Lori Lieberman, Gesang, Akustikgitarre
Matt Rollings, Klavier, Hammond B-3
Lyle Workman, Gitarre
David Piltch, Bass
Victor Indrizzo, Schlagzeug


Recorded Live at Apogee Studios
Engineered and mixed by Bob Clearmountain
Produced by Lori Lieberman, Matt Rollings
Executive produced by Joseph Cali




Lori Lieberman
Born in Los Angeles but raised in Switzerland, Lieberman expressed her feelings early on in journals and in song. One of three sisters, her early musical influences began with Donovan, Francoise Hardy, and Dionne Warwick, but her inspirations shifted when her sister returned from college in Maine, and gifted Lori with her favorite music from U.S. which included Joni Mitchell, Judy Collins, and Tom Rush. “I finally felt at home with their musical sensibilities and their writing really reached into my heart, “ she says. She began to write her own material, playing in high school bands and later, in college in Boston, before landing her first record deal with Capitol Records in the early 1970s.

Lieberman went on to record five more albums for Capitol (Lori Lieberman, Becoming, A Piece of Time, Straw Colored Girl, and The Best of Lori Lieberman), which featured a young Larry Carlton, Joe Sample, Merry Clayton, and members of the LA Express, to name a few. She toured extensively throughout the U.S. and Europe, along with Billy Joel, Randy Newman, John Sebastian, and others. However, it was her association with a little known New York–based record label, Millennium/RCA, that she was most encouraged to step away from the mainstream. Under Jimmy Ienner’s guidance, she wrote one of her most candid collections of songs entitled Letting Go.

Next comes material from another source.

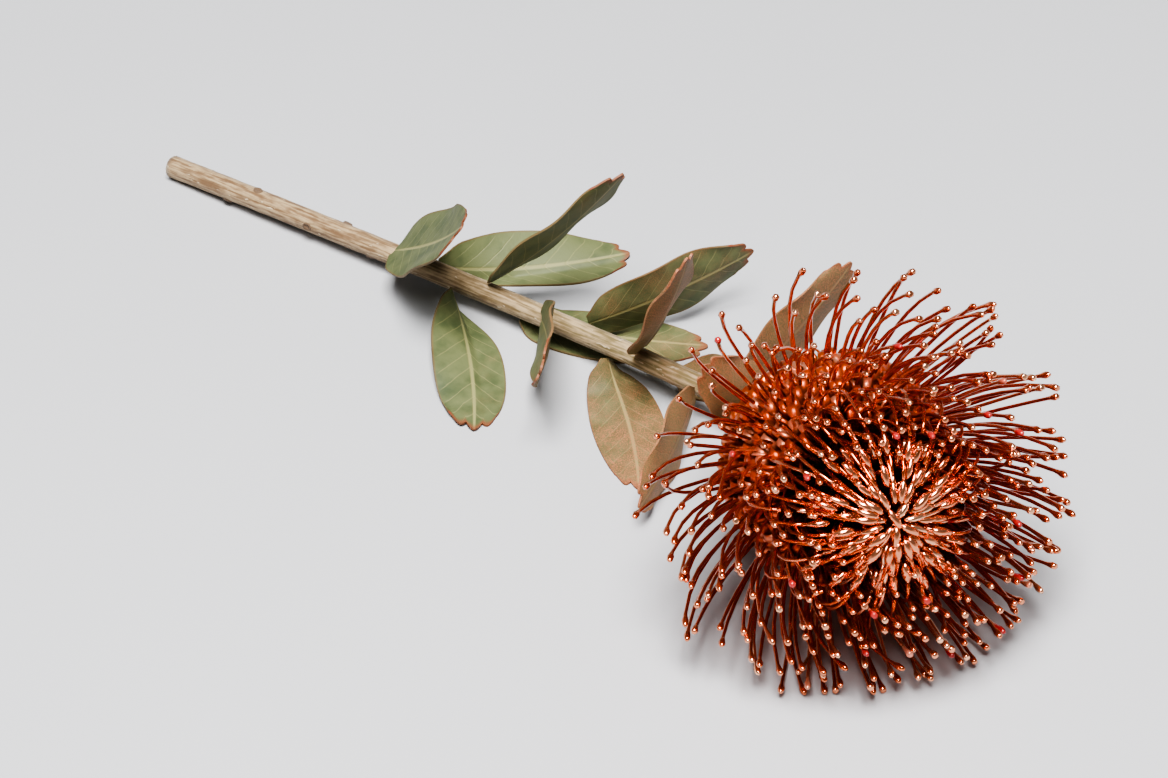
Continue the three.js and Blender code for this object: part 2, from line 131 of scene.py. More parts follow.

As the styles of the music industry changed from James Taylor to disco, Ms. Lieberman struggled to create music that fit in. “One awful meeting led to another until the day I walked into a publisher’s office,” she says, recalling the moment she called it quits. “He put his hand up as if to say, ‘hold on’ while he continued to discuss his dinner plans. I waited, got up, and left. I remember thinking, ‘I’m done.’ And I was.” With a mischievous laugh, she adds, “The same publisher is now a realtor and has friend-requested me on Facebook… I think I’ll make him wait!”

Lieberman focused on her family life, the mother of three children (Em, Daniel, and Will), and stayed away from the music business for the next 15 years. She regards that time as one of the happiest and most fulfilling of all, and yet, she secretly kept on writing songs that no one heard, in her small studio in the upstairs corner of her home.

Her music took a backseat until producer and audiophile, Joseph Cali, coaxed a reluctant Lieberman out of the shadows, and got her singing again. In the time spent away from the music business, Cali was surprised to find that she had continued writing, putting her thoughts and music in her secret archive. He had an idea to involve his former partner in Cello Music and Film, engineer Mark Levinson, to create a two-mic live experience with Lieberman for the audiophile community.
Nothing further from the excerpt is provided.